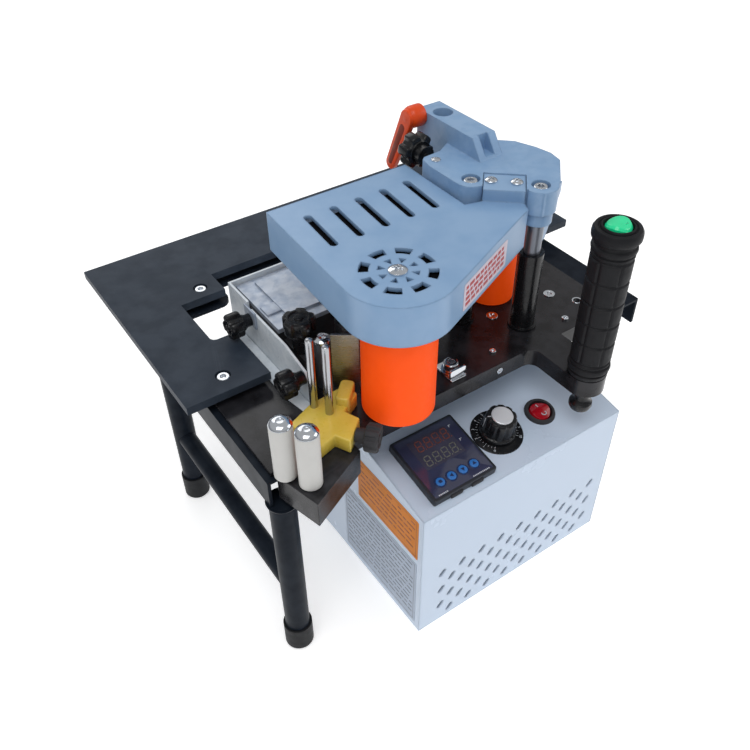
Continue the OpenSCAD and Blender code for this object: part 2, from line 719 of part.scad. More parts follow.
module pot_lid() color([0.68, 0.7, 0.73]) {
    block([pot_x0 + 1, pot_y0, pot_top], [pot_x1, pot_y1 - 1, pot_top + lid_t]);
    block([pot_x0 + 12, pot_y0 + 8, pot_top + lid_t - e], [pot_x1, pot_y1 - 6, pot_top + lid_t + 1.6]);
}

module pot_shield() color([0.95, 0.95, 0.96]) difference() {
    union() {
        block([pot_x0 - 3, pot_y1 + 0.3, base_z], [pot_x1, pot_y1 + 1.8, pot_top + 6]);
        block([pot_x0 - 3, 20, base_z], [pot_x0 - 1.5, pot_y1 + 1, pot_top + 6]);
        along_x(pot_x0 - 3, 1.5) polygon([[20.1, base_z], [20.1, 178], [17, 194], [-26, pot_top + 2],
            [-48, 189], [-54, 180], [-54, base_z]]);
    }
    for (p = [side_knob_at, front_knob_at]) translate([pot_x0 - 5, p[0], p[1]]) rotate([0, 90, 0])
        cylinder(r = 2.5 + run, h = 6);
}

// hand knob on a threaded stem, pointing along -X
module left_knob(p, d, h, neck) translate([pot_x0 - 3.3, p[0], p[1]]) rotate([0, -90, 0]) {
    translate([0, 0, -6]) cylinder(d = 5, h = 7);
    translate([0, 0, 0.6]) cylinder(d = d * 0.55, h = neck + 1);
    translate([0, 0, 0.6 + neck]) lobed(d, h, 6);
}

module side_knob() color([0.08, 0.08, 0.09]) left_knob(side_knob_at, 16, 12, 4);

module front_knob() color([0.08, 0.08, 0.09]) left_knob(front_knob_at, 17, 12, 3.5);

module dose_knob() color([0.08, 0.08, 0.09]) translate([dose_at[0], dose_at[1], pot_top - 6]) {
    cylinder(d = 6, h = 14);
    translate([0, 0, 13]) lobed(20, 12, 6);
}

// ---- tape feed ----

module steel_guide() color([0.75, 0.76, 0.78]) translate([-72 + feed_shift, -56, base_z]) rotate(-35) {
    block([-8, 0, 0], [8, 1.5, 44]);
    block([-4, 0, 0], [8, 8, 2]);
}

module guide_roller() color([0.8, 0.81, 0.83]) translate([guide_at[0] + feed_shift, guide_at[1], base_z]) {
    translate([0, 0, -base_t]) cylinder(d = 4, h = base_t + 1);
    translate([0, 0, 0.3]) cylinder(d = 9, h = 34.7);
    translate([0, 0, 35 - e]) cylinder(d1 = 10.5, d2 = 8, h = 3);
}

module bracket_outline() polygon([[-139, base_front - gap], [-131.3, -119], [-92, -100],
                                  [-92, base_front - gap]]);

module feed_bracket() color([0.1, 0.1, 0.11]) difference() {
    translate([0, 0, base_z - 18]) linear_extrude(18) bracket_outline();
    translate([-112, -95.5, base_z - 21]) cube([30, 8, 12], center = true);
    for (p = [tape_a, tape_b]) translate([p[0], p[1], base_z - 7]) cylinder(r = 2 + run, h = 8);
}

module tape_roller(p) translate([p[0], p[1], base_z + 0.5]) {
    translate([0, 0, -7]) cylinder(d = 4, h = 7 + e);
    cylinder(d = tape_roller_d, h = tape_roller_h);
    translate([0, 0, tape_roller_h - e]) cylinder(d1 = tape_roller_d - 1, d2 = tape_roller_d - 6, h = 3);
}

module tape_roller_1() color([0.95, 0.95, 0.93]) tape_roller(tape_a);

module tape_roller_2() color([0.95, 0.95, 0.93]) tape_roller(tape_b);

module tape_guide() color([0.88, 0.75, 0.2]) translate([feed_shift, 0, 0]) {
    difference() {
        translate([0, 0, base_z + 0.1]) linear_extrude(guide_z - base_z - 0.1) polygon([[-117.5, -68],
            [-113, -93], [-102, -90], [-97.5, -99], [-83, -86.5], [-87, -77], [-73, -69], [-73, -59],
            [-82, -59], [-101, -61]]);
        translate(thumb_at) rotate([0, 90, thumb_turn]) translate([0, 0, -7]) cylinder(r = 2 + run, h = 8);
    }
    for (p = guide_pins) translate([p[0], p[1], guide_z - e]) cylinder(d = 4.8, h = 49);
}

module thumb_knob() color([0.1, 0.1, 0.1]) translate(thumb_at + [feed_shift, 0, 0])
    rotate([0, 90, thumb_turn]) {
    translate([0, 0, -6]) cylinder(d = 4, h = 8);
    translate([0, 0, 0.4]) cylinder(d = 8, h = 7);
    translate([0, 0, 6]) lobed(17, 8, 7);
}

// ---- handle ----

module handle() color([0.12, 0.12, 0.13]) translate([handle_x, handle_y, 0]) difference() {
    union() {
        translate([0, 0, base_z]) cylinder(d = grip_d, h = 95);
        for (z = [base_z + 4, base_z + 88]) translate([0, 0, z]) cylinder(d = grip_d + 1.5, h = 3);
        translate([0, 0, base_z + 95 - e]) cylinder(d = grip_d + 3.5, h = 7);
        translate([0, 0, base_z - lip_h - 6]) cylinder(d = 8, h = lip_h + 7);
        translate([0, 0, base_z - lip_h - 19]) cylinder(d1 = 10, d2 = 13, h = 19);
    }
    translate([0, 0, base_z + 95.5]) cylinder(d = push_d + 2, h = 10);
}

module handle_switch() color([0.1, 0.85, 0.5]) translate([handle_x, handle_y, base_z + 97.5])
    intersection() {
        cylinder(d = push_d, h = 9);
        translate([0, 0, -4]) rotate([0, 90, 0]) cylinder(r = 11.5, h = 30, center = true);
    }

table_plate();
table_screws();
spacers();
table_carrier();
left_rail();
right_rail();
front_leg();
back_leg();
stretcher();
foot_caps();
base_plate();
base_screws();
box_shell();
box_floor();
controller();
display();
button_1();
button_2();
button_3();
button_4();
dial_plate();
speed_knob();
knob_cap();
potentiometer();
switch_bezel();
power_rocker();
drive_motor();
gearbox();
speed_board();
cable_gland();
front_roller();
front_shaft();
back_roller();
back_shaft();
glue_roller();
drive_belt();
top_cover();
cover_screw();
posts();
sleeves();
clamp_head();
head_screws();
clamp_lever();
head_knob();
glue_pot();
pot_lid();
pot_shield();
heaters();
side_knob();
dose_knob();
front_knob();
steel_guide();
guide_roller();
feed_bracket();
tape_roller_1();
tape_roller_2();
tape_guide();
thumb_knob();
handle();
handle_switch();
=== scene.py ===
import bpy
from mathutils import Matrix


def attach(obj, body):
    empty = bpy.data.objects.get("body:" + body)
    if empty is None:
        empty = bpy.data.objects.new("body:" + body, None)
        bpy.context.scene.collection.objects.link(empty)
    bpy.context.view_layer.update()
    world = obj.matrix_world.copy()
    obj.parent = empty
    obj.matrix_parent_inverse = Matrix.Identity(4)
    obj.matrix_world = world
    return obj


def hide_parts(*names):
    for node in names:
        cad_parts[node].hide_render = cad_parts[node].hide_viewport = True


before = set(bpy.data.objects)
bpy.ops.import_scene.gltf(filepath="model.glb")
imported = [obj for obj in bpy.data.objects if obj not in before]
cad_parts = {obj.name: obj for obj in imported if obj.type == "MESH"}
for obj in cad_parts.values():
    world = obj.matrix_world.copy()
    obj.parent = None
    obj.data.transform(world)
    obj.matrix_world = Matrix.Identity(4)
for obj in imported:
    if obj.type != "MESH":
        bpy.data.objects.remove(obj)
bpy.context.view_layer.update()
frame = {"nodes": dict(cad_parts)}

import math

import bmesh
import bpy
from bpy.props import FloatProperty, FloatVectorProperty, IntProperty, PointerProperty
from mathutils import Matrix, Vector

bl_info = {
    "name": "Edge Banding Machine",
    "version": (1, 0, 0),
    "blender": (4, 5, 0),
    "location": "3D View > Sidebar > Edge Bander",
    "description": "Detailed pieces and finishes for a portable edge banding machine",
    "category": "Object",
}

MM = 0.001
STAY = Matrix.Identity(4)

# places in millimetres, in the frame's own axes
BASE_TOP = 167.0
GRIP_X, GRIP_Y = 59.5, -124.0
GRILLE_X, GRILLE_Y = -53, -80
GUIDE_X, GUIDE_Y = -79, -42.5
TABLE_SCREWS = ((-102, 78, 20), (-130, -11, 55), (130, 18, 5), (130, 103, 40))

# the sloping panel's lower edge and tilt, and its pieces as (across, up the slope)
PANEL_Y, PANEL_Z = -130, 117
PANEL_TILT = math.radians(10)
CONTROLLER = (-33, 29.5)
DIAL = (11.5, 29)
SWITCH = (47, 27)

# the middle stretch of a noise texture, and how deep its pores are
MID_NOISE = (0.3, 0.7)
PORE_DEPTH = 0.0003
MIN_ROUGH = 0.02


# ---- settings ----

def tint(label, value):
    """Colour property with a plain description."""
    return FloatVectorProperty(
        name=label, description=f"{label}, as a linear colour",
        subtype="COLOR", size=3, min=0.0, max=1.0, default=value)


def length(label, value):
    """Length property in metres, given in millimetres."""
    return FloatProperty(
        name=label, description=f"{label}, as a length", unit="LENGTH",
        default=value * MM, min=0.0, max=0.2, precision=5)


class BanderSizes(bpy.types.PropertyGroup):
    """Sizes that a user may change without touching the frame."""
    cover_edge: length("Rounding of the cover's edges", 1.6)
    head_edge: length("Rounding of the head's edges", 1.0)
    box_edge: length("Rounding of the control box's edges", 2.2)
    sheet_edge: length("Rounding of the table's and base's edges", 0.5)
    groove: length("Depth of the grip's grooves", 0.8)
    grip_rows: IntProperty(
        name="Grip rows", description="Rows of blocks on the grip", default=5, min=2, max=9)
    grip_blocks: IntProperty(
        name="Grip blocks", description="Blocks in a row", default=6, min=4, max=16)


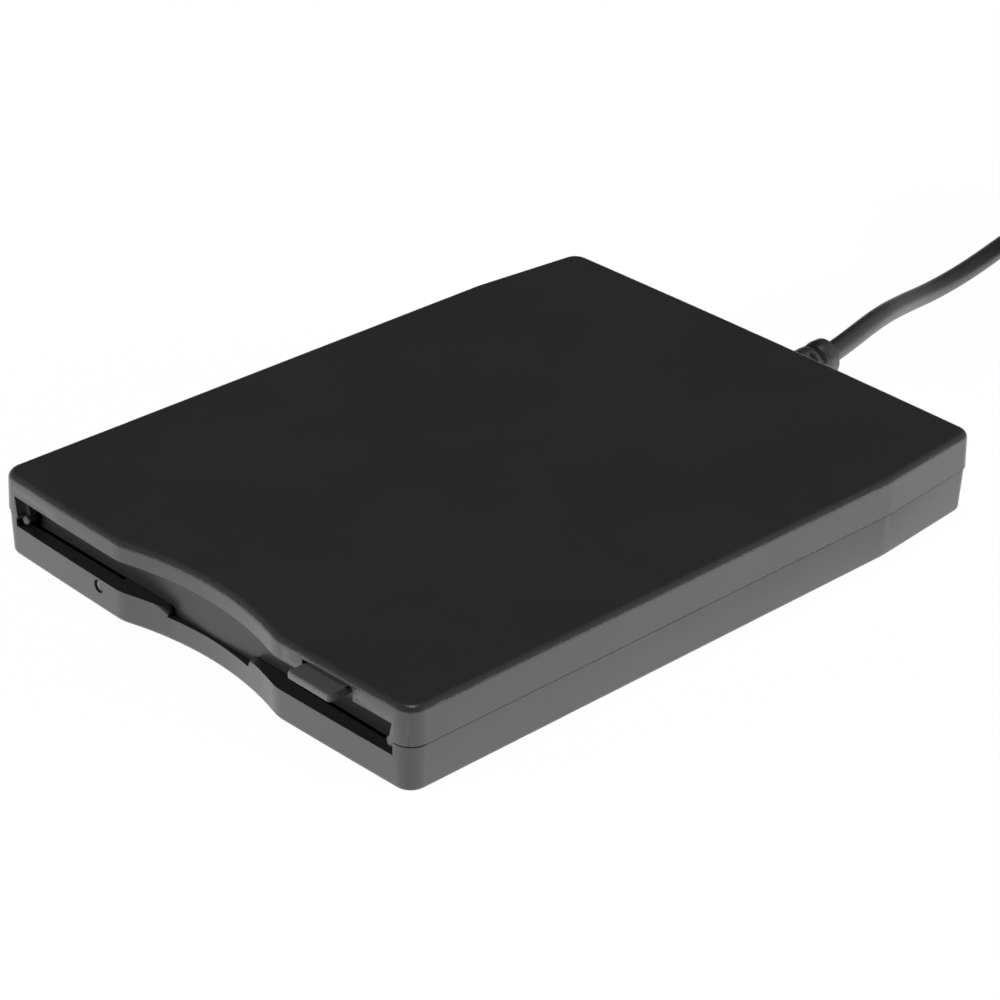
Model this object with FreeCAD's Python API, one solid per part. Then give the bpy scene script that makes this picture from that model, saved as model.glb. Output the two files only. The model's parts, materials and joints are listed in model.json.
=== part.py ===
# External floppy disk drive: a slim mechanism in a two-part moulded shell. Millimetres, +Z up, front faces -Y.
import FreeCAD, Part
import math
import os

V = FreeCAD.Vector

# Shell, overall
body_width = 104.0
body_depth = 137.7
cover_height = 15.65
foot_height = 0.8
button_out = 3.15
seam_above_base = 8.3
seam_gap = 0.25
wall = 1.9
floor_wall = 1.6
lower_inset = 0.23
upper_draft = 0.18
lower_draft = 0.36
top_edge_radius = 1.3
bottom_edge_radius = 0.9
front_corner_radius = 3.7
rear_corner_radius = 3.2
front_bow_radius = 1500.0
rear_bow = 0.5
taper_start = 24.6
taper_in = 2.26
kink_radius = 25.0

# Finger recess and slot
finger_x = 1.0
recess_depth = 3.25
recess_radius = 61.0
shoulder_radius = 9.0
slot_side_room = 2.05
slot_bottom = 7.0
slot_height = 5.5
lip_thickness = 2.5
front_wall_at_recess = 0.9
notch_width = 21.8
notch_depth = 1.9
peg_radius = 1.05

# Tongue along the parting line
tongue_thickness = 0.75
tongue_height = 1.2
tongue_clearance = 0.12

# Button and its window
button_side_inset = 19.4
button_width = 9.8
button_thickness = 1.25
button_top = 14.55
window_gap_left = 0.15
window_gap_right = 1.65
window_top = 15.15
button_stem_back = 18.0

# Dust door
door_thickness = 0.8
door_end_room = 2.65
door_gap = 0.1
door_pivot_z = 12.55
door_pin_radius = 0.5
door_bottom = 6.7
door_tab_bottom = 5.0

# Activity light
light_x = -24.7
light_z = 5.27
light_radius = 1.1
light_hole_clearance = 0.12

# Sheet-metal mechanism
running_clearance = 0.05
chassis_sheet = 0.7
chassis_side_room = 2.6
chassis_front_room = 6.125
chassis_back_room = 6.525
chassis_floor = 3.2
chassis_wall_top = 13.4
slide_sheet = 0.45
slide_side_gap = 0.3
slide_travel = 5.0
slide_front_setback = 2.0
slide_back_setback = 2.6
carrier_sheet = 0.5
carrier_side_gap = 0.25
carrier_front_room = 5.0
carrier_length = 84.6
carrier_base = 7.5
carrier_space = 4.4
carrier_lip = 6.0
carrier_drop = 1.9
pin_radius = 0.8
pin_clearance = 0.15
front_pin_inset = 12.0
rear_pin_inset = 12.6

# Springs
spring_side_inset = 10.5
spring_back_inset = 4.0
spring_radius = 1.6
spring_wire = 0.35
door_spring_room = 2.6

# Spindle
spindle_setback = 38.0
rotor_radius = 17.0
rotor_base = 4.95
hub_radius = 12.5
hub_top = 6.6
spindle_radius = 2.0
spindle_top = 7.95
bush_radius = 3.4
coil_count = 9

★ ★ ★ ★

Written task: Output exactly those lines that lie from the line with "Model this object" through the line with "tongue_clearance = 0.12", with both of those lines included.

Answer to this exercise:
Model this object with FreeCAD's Python API, one solid per part. Then give the bpy scene script that makes this picture from that model, saved as model.glb. Output the two files only. The model's parts, materials and joints are listed in model.json.
=== part.py ===
# External floppy disk drive: a slim mechanism in a two-part moulded shell. Millimetres, +Z up, front faces -Y.
import FreeCAD, Part
import math
import os

V = FreeCAD.Vector

# Shell, overall
body_width = 104.0
body_depth = 137.7
cover_height = 15.65
foot_height = 0.8
button_out = 3.15
seam_above_base = 8.3
seam_gap = 0.25
wall = 1.9
floor_wall = 1.6
lower_inset = 0.23
upper_draft = 0.18
lower_draft = 0.36
top_edge_radius = 1.3
bottom_edge_radius = 0.9
front_corner_radius = 3.7
rear_corner_radius = 3.2
front_bow_radius = 1500.0
rear_bow = 0.5
taper_start = 24.6
taper_in = 2.26
kink_radius = 25.0

# Finger recess and slot
finger_x = 1.0
recess_depth = 3.25
recess_radius = 61.0
shoulder_radius = 9.0
slot_side_room = 2.05
slot_bottom = 7.0
slot_height = 5.5
lip_thickness = 2.5
front_wall_at_recess = 0.9
notch_width = 21.8
notch_depth = 1.9
peg_radius = 1.05

# Tongue along the parting line
tongue_thickness = 0.75
tongue_height = 1.2
tongue_clearance = 0.12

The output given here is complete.